WRITTEN EXERCISE: Set down word for word each line from the start of the listing through the line that contains "return -smin(-a, -b, k)", both included.

[Rows from a dataset]
----

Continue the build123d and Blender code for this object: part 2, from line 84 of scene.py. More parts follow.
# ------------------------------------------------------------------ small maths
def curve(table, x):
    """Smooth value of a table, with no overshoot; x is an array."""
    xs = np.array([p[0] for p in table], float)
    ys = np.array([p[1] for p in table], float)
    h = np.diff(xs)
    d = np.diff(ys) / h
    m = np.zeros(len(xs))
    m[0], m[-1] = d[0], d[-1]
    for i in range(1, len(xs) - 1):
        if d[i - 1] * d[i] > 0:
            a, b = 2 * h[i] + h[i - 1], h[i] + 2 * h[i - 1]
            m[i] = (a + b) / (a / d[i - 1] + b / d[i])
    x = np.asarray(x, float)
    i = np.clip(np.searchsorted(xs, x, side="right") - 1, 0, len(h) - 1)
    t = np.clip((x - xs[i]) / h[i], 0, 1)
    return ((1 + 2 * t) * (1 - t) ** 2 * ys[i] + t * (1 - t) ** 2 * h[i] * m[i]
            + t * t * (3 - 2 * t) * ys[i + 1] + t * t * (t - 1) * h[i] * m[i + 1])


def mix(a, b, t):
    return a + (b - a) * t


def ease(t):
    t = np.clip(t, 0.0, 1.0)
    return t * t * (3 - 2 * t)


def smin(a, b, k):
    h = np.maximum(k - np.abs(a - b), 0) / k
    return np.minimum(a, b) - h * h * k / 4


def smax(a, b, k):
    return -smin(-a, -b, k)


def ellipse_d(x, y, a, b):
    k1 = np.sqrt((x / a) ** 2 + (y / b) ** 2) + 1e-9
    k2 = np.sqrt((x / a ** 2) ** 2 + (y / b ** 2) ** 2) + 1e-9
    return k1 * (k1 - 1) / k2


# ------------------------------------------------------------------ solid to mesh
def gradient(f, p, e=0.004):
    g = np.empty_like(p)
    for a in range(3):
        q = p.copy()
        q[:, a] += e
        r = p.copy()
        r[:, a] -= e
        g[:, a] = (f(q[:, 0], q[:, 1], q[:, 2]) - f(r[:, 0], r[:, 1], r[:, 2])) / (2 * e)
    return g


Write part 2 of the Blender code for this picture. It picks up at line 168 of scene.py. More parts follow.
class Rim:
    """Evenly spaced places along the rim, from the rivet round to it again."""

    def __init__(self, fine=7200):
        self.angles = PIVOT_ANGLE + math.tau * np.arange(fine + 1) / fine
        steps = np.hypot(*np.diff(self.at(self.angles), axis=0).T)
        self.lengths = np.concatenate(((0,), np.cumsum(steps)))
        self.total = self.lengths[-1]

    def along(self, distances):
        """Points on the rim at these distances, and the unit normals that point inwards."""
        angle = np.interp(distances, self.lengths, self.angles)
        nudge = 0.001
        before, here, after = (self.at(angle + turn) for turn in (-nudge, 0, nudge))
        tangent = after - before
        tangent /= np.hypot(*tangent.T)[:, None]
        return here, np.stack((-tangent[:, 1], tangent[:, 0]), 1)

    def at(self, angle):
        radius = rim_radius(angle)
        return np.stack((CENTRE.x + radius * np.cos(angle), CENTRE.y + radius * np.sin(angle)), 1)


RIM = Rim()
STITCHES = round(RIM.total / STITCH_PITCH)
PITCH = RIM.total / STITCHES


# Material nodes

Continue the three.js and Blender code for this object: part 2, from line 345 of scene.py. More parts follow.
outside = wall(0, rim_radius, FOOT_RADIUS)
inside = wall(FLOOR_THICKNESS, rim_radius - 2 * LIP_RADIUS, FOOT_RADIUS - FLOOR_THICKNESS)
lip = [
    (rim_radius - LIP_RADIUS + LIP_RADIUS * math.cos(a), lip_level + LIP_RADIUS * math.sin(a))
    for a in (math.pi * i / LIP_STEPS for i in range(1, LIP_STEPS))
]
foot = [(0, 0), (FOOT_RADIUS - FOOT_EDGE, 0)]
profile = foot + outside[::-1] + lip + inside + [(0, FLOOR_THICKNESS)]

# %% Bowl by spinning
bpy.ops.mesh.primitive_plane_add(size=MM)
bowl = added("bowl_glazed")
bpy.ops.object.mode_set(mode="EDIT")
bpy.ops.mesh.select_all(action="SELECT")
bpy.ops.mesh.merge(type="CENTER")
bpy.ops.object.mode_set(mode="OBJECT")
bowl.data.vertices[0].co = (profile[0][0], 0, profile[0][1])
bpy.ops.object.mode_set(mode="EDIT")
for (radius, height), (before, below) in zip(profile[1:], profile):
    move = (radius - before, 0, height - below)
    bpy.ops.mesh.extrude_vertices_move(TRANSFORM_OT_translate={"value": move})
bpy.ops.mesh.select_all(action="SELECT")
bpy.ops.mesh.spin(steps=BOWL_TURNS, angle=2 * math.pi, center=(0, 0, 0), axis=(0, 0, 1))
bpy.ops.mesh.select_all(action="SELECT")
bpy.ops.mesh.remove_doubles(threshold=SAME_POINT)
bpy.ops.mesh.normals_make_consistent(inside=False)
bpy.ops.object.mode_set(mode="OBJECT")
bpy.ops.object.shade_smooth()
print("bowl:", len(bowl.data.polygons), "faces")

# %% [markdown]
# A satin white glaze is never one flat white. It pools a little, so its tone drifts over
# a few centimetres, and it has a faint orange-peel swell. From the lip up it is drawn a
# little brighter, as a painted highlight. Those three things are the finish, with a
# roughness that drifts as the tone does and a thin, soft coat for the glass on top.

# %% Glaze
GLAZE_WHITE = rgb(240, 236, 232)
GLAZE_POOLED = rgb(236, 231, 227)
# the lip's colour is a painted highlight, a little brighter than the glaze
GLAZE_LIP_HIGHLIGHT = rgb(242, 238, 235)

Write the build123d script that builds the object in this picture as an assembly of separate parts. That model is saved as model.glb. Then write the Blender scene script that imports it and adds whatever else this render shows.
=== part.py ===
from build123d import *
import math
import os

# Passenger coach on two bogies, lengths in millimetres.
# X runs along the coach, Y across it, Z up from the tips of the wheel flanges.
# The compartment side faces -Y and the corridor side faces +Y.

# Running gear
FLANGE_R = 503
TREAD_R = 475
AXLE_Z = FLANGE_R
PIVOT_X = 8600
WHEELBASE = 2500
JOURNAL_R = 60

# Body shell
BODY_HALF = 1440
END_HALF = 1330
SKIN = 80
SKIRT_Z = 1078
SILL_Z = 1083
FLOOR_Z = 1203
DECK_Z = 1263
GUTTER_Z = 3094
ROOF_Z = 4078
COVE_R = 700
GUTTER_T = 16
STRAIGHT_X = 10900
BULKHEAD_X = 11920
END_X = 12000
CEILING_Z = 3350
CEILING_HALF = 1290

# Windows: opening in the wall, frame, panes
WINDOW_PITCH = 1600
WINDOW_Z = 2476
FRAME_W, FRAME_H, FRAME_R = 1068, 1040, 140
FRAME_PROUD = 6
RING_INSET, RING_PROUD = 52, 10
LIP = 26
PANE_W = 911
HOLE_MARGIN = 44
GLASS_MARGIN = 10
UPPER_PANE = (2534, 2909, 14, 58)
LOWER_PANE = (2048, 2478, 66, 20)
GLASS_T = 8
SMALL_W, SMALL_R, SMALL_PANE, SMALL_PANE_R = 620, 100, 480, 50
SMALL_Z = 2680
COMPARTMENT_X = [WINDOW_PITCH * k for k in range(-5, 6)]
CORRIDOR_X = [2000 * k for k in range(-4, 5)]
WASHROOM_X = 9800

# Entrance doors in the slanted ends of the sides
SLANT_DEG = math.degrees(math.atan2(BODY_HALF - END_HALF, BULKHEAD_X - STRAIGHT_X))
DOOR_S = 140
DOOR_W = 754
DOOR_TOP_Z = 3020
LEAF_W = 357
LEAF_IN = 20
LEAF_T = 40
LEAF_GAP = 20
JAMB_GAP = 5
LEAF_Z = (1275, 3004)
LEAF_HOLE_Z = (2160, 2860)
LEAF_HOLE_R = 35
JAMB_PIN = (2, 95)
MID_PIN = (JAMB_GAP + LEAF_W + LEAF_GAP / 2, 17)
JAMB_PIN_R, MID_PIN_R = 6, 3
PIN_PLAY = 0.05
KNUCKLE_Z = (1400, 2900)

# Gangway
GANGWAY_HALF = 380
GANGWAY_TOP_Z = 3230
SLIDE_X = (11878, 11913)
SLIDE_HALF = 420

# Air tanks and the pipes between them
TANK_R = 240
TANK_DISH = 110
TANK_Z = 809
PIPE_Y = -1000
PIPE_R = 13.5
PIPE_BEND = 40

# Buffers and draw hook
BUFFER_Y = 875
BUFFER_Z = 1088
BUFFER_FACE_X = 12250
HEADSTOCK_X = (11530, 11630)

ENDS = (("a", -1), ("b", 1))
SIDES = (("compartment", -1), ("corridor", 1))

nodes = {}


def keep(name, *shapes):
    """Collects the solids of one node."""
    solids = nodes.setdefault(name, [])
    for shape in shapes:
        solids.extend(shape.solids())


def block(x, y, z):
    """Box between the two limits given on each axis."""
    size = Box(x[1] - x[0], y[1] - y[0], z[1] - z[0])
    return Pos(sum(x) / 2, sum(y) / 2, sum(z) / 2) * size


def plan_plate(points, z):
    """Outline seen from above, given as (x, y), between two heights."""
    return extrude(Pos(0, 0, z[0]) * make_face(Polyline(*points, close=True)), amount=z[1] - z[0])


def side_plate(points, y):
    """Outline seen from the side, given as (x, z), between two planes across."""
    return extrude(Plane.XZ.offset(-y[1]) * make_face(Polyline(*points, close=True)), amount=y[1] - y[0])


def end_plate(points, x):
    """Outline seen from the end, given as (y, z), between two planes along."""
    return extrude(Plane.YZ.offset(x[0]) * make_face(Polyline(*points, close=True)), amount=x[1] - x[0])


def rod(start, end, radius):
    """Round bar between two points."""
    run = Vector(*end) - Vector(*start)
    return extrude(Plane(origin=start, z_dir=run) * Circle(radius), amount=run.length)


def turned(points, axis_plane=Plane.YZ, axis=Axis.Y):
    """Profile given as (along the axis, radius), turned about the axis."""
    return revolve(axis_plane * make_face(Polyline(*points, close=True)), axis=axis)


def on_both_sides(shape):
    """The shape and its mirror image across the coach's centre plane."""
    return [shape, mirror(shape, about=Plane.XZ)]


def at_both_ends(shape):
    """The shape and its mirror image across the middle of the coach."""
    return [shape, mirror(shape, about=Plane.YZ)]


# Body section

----

FULL OUTPUT:
Continue the build123d and Blender code for this object: part 2, from line 84 of scene.py. More parts follow.
# ------------------------------------------------------------------ small maths
def curve(table, x):
    """Smooth value of a table, with no overshoot; x is an array."""
    xs = np.array([p[0] for p in table], float)
    ys = np.array([p[1] for p in table], float)
    h = np.diff(xs)
    d = np.diff(ys) / h
    m = np.zeros(len(xs))
    m[0], m[-1] = d[0], d[-1]
    for i in range(1, len(xs) - 1):
        if d[i - 1] * d[i] > 0:
            a, b = 2 * h[i] + h[i - 1], h[i] + 2 * h[i - 1]
            m[i] = (a + b) / (a / d[i - 1] + b / d[i])
    x = np.asarray(x, float)
    i = np.clip(np.searchsorted(xs, x, side="right") - 1, 0, len(h) - 1)
    t = np.clip((x - xs[i]) / h[i], 0, 1)
    return ((1 + 2 * t) * (1 - t) ** 2 * ys[i] + t * (1 - t) ** 2 * h[i] * m[i]
            + t * t * (3 - 2 * t) * ys[i + 1] + t * t * (t - 1) * h[i] * m[i + 1])


def mix(a, b, t):
    return a + (b - a) * t


def ease(t):
    t = np.clip(t, 0.0, 1.0)
    return t * t * (3 - 2 * t)


def smin(a, b, k):
    h = np.maximum(k - np.abs(a - b), 0) / k
    return np.minimum(a, b) - h * h * k / 4


def smax(a, b, k):
    return -smin(-a, -b, k)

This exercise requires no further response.